Armenia’s efforts to join the International Criminal Court moved one step closer this month, after the government formally asked Armenia’s parliament to ratify the Rome Statue.
It is one of a number of judicial moves Armenia is taking, as tensions continue to rise between Azerbaijan and Armenia over the territory of Nagorno-Karabakh.
Nagorno-Karabakh, known as Artsakh by Armenians, is a landlocked mountainous area in the Caucasus region. It is internationally recognised as part of Azerbaijan but its inhabitants are predominantly ethnic Armenians. The region has been a flashpoint between the two countries and the cause of two wars in the past three decades.
Both countries have brought cases to the International Court of Justice against one another for violations with respect to racial discrimination. Then earlier this year, Armenia called on the ICJ to order Azerbaijan to withdraw a blockade of a key road, known as the Lachin corridor.
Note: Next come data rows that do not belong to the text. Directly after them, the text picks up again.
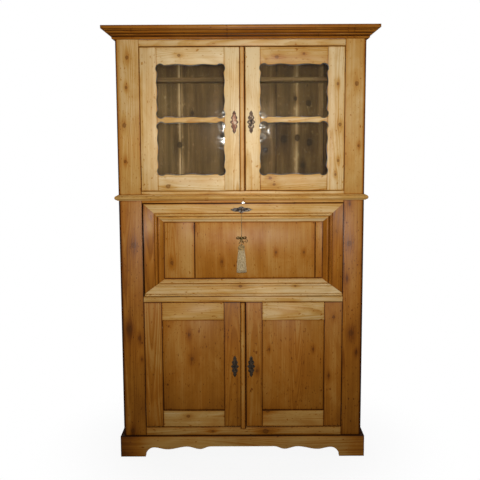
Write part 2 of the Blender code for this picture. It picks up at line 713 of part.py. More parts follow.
def make_tassel(mats):
    """The cord and the tassel swing together about the key's bow."""
    centre_y = FRONT - BOW_OUT
    pivot = empty("tassel_pivot", (0.0, centre_y, KEY_Z))
    route = cord_route()
    curve = bpy.data.curves.new("tassel_cord", "CURVE")
    curve.dimensions = "3D"
    curve.bevel_depth = CORD_RADIUS
    curve.bevel_resolution = 2
    curve.use_fill_caps = True
    spline = curve.splines.new("POLY")
    spline.points.add(len(route) - 1)
    for knot, point in zip(spline.points, route):
        knot.co = (*point, 1.0)
    add("tassel_cord", curve, mats["thread"], pivot)

    head_top = route[-1][2] - SEAM
    profile = [(0.0025, 0.0), (0.0050, -0.0015)] + [(0.0110 * math.sin(a), -0.0125 - 0.0115 * math.cos(a))
                                                   for a in [math.radians(30 + 12 * i) for i in range(10)]]
    profile += [(0.0065, -0.0245), (0.0120, -0.0275), (0.0165, -0.0330), (0.0185, -0.0500),
                (0.0205, -0.0750), (0.0230, -0.1050), (0.0250, -0.1350)]
    steps = 20
    rings = []
    for radius, drop in profile:
        ring = arc((0.0, centre_y), radius, 0, 360, steps)[:-1]
        rings.append([(x, y, head_top + drop) for x, y in ring])
    mesh = loft("tassel", rings)
    mesh.shade_smooth()
    add("tassel", mesh, mats["tassel"], pivot)


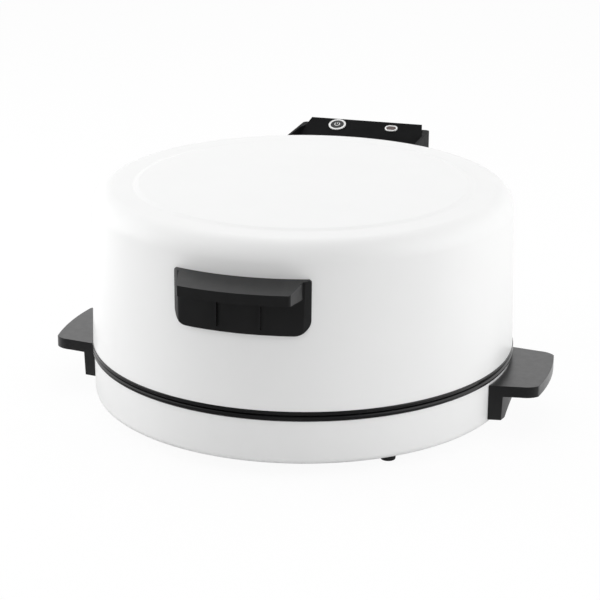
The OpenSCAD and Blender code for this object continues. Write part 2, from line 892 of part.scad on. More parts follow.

It is the only road where Armenia can provide food, fuel and medicine supplies into the region.
There have also been accusations of genocide of ethnic Armenians in Nagorno-Karabakh, with the International Criminal Court’s former chief prosecutor, Luis Moreno Ocampo, issuing a report, and saying, “starvation is the invisible genocide weapon.” This prompted a rebuttal from British lawyer Rodney Dixon, hired by Azerbaijan, calling the findings “fundamentally flawed.”
As tensions mount, and with both sides accusing the other of building up troops near their shared border in recent weeks, the rhetoric and ‘lawfare’ practices have also ratcheted up.
To help us cut through the rhetoric we spoke to Dr Melanie O’Brien. She is currently the visiting professor at the Center for Holocaust and Genocide Studies at the University of Minnesota. She is also president of the International Association of Genocide Scholars, and is an Associate professor at the University of Western Australia Law School.
Melanie is a ‘friend of the pod’ and has spoken to us on several occasions. We last had her on to comment on the plight of the Uighur community in China. She has also talked to us about the genocide case between Gambia and Myanmar at the ICJ and Ukraine’s request for provisional measures against Russia from the ICJ.
For recommendations this week, Melanie pointed to Australia’s war crimes investigations as something she will be highlighting to her current students. This includes the case of Oliver Schulz, a former Australian special forces soldier, charged with a war crime related to his deployment in Afghanistan, as well as the Ben Roberts-Smith’s defamation case against three Australian newspapers, which was ultimately dismissed. We also did a podcast on the Brereton report into allegations of Australian war crimes.
Melanie also recommended Hillary Clinton’s 2014 memoir Hard Choices, about her time as the US Secretary of State in the Obama administration and is currently enjoying the TV series, Only Murders in the Building.